To determine which of the following aqueous solutions has the highest boiling point, we will use the formula for boiling point elevation: \[ \Delta T_b = i \cdot K_b \cdot m \] Where: - \(\Delta T_b\) = elevation in boiling point - \(i\) = van 't Hoff factor (number of particles the solute dissociates into) - \(K_b\) = ebullioscopic constant (which is constant for a given solvent, in this case, water) - \(m\) = molality of the solution Since the molality (\(m\)) and the ebullioscopic constant (\(K_b\)) are the same for all solutions, the boiling point elevation (\(\Delta T_b\)) will depend solely on the van 't Hoff factor (\(i\)).
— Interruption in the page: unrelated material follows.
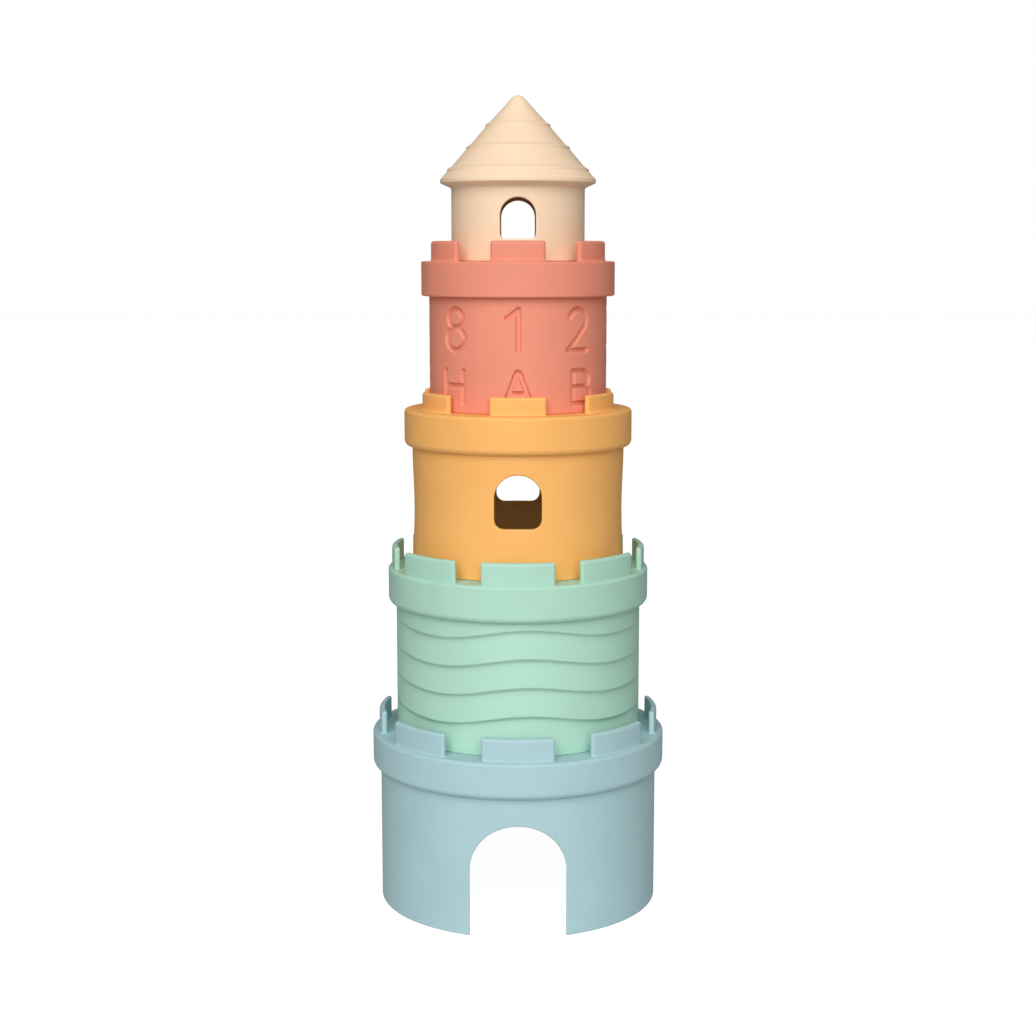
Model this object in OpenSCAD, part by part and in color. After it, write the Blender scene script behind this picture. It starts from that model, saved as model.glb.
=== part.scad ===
// Castle stacking toy: five moulded silicone cups that stack into a tower.
// Each of the lower four ends in a collar band with a ring of merlons, and the next cup stands inside the ring.
// Taken apart, each cup slips over the next smaller one, so the radii are worked out from the base inwards.
// Lengths are in millimetres. The origin is the middle of the base's foot, +Z is up, and the door faces -Y.

/* [All cups] */
// Thickness of a side wall
wall = 2.4; // [1.6:0.1:3.4]
// Thickness of the stage that closes the top of a cup
stage_t = 2.6; // [1.6:0.1:4]
// Radius of the edge round a foot
foot_round = 0.5; // [0.2:0.1:1.2]
// How far a collar band stands out from the body below it
band_out = 2.4; // [2.2:0.1:4]
// Thickness of a merlon
merlon_t = 2; // [1.6:0.1:2.6]
// Radius of a merlon's outer top edge
merlon_round = 1.2; // [0.3:0.1:1.5]

/* [Base] */
// Diameter of the base across its band
base_d = 91.9; // [84:0.1:120]
// Height of the base from its foot to its stage
base_h = 54.3; // [50:0.1:70]
// Height of the base's band
base_band_h = 11.3; // [7:0.1:14]
// Radius of the band's lower edge
base_band_low = 2.1; // [0.3:0.1:2.1]
// Radius of the band's upper edge
base_band_top = 1; // [0.3:0.1:2]
// Side gap to the wave tier when that nests inside
base_nest_gap = 0.55; // [0.4:0.05:2.5]
// Number of merlons
base_merlon_n = 8; // [4:1:12]
// Height of a merlon
base_merlon_h = 7; // [3:0.1:10]
// Gap between the merlons and the wave tier that stands inside them
base_merlon_play = 3.8; // [0.3:0.1:5]
// Share of the way round that the merlons fill
base_merlon_share = 0.65; // [0.3:0.005:0.9]
// Width of the doorway
door_w = 29.1; // [16:0.1:36]
// Height of the doorway to the top of its round arch
door_h = 34.6; // [20:0.1:36]

/* [Wave tier] */
// Height of the wave tier from its foot to its stage
wave_tier_h = 52; // [46:0.1:70]
// Height of the wave tier's band
wave_band_h = 11.3; // [7:0.1:14]
// Radius of the band's lower edge
wave_band_low = 2; // [0.3:0.1:2.1]
// Radius of the band's upper edge
wave_band_top = 0.9; // [0.3:0.1:2]
// Side gap to the window tier when that nests inside
wave_nest_gap = 0.55; // [0.4:0.05:2.5]
// Number of merlons
wave_merlon_n = 8; // [4:1:12]
// Height of a merlon
wave_merlon_h = 6.8; // [3:0.1:10]
// Gap between the merlons and the window tier that stands inside them
wave_merlon_play = 4.7; // [0.3:0.1:5]
// Share of the way round that the merlons fill
wave_merlon_share = 0.73; // [0.3:0.005:0.9]

/* [Waves] */
// Number of wavy channels on each side
channel_n = 4; // [2:1:5]
// Width of a channel
channel_w = 2.6; // [1:0.1:3]
// Depth of a channel straight ahead
channel_depth = 0.7; // [0.3:0.1:1.2]
// Mean height of the lowest channel's upper edge above the foot
channel_low = 10.6; // [7:0.1:14]
// Mean distance of the highest channel's upper edge below the band
channel_high = 4; // [2.5:0.1:8]
// Height of a crest over the mean
wave_rise = 1.7; // [0.5:0.1:2]
// Length of a wave
wave_l = 57; // [25:1:80]
// Distance of the middle crest from straight ahead
wave_shift = 2.9; // [-10:0.1:10]
// Angle from straight ahead at which the channels end
channel_reach = 80; // [40:1:82]

/* [Window tier] */
// Height of the window tier from its foot to its stage
window_tier_h = 49.3; // [46:0.1:70]
// Height of the window tier's band
window_band_h = 11.5; // [7:0.1:13]
// Radius of the band's lower edge
window_band_low = 1.9; // [0.3:0.1:2.1]
// Radius of the band's upper edge
window_band_top = 1.1; // [0.3:0.1:2]
// Side gap to the number tier when that nests inside
window_nest_gap = 0.75; // [0.4:0.05:2.5]
// Number of merlons
window_merlon_n = 6; // [4:1:12]
// Height of a merlon
window_merlon_h = 6.4; // [3:0.1:10]
// Gap between the merlons and the number tier that stands inside them
window_merlon_play = 1.1; // [0.3:0.1:3.5]
// Share of the way round that the merlons fill
window_merlon_share = 0.54; // [0.3:0.005:0.9]
// How far the body draws in at its waist
waist_in = 0.5; // [0:0.1:1]
// Width of the window
window_w = 14.1; // [8:0.1:20]
// Height of the window
window_h = 16.1; // [11.5:0.1:20]
// Height of the window's sill above the foot
window_sill = 15.8; // [8:0.1:17]
// Radius of the window's lower corners
window_corner = 2.8; // [0.5:0.1:3.5]

/* [Number tier] */
// Height of the number tier from its foot to its stage
number_tier_h = 45; // [36:0.1:60]
// Height of the number tier's band
number_band_h = 10.5; // [7:0.1:13]
// Radius of the band's lower edge
number_band_low = 0.6; // [0.3:0.1:2.1]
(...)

Let's analyze each option: 1. **1m KNO3**: - KNO3 dissociates into 2 ions: \(K^+\) and \(NO_3^-\) - Therefore, \(i = 2\) 2. **1m Na3PO4**: - Na3PO4 dissociates into 4 ions: 3 \(Na^+\) and 1 \(PO_4^{3-}\) - Therefore, \(i = 4\) 3. **1m BaCl2**: - BaCl2 dissociates into 3 ions: 1 \(Ba^{2+}\) and 2 \(Cl^-\) - Therefore, \(i = 3\) 4. **1m K2SO4**: - K2SO4 dissociates into 3 ions: 2 \(K^+\) and 1 \(SO_4^{2-}\) - Therefore, \(i = 3\) Now, we summarize the van 't Hoff factors: - KNO3: \(i = 2\) - Na3PO4: \(i = 4\) - BaCl2: \(i = 3\) - K2SO4: \(i = 3\) Since the boiling point elevation (\(\Delta T_b\)) is directly proportional to the van 't Hoff factor (\(i\)), the solution with the highest \(i\) will have the highest boiling point. **Conclusion**: The solution with the highest boiling point is **1m Na3PO4** (Option B) with \(i = 4\). ---